Write the expression for the phase angle.

  $\cos \varphi =\frac{R}{Z}$                                                                                               (VIII)

Write the expression for the rms current.

  $I_{\text{rms}}=\frac{I}{\sqrt{2}}$                                                                                                (IX)

Conclusion:

Substitute the equation (VIII) and (IX) in the equation (VII).

  $P_{\text{avg}}=\frac{I}{\sqrt{2}}{\epsilon }_{\text{rms}}\frac{R}{Z}$

Substitute $8.46\text{A}$ for $I$, $202\text{V}$ for ${\epsilon }_{\text{rms}}$, $30.0\Omega$ for $R$, and $33.8\Omega$ for $Z$ to find $P_{\text{avg}}$.

  $\begin{array}{c}{P}_{\text{avg}}=\frac{8.46\text{A}}{\sqrt{2}}\left(202\text{V}\right)\frac{30.0\Omega }{33.8\Omega }\\ =1072.8\text{W}\\ =1.07\times {10}^3\text{W}\left(\frac{{10}^{-3}\text{kW}}{1\text{W}}\right)\\ =1.07\text{kW}\end{array}$

The average power dissipated in the circuit is $1.07\text{kW}$.

(e)

To determine

Derive the expression for the current through the inductor.

Answer to Problem 92P

The expression for the current through the inductor is

$i\left(t\right)=\left(8.46\text{A}\right)\sin \left[\left(390\text{rad/s}\right)t-0.480\text{rad}\right]$.

Explanation of Solution

Write the expression for current through the inductor lags the voltage across it.
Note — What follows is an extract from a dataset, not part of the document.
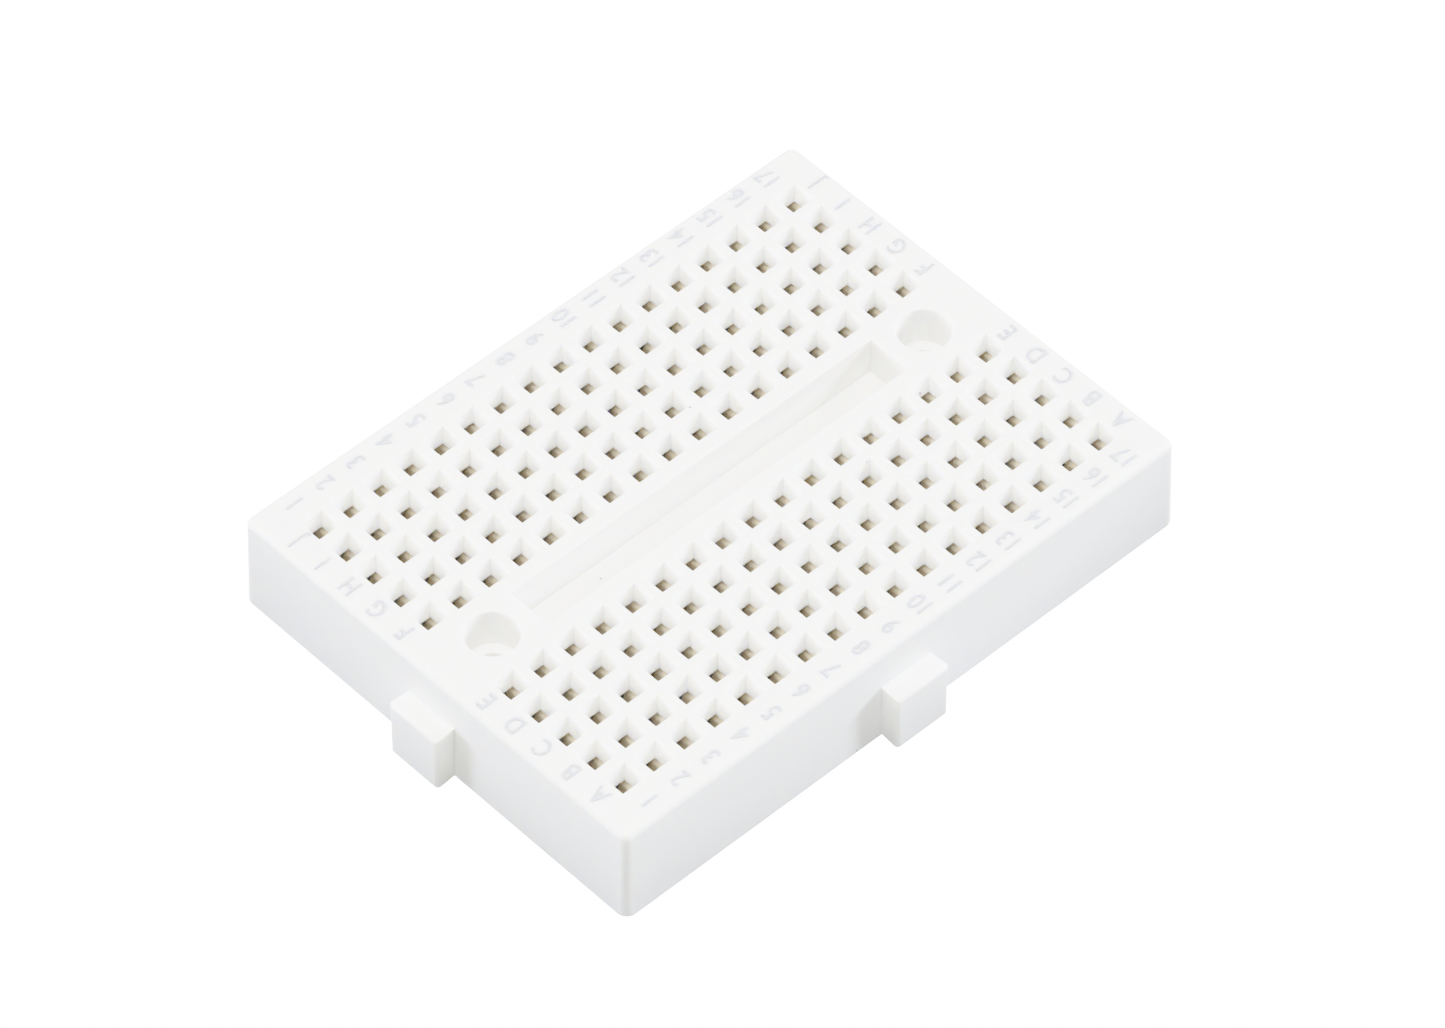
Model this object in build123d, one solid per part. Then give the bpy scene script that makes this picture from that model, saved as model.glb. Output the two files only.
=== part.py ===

  $i\left(t\right)=I_{\text{peak}}\sin \left(\omega t-\varphi \right)$ (X)

Rewrite the expression for the phase angle from part (d) in the equation (VIII).

  $\varphi ={\cos }^{-1}\left(\frac{R}{Z}\right)$ (XI)

Conclusion:

Substitute $30.0\Omega$ for $R$, and $33.8\Omega$ for $Z$ to find $\varphi$ in equation (XI).

  $\begin{array}{c}\varphi ={\cos }^{-1}\left(\frac{30.0\Omega }{33.8\Omega }\right)\\ =0.480\text{rad}\end{array}$

Substitute $8.46\text{A}$ for $I$, $390\text{rad/s}$ for $\omega$, and $0.480\text{rad}$ for $\varphi$ in equation (X) to find $i\left(t\right)$.

  $i\left(t\right)=\left(8.46\text{A}\right)\sin \left[\left(390\text{rad/s}\right)t-0.480\text{rad}\right]$

Therefore, the expression for the current through the inductor is

$i\left(t\right)=\left(8.46\text{A}\right)\sin \left[\left(390\text{rad/s}\right)t-0.480\text{rad}\right]$.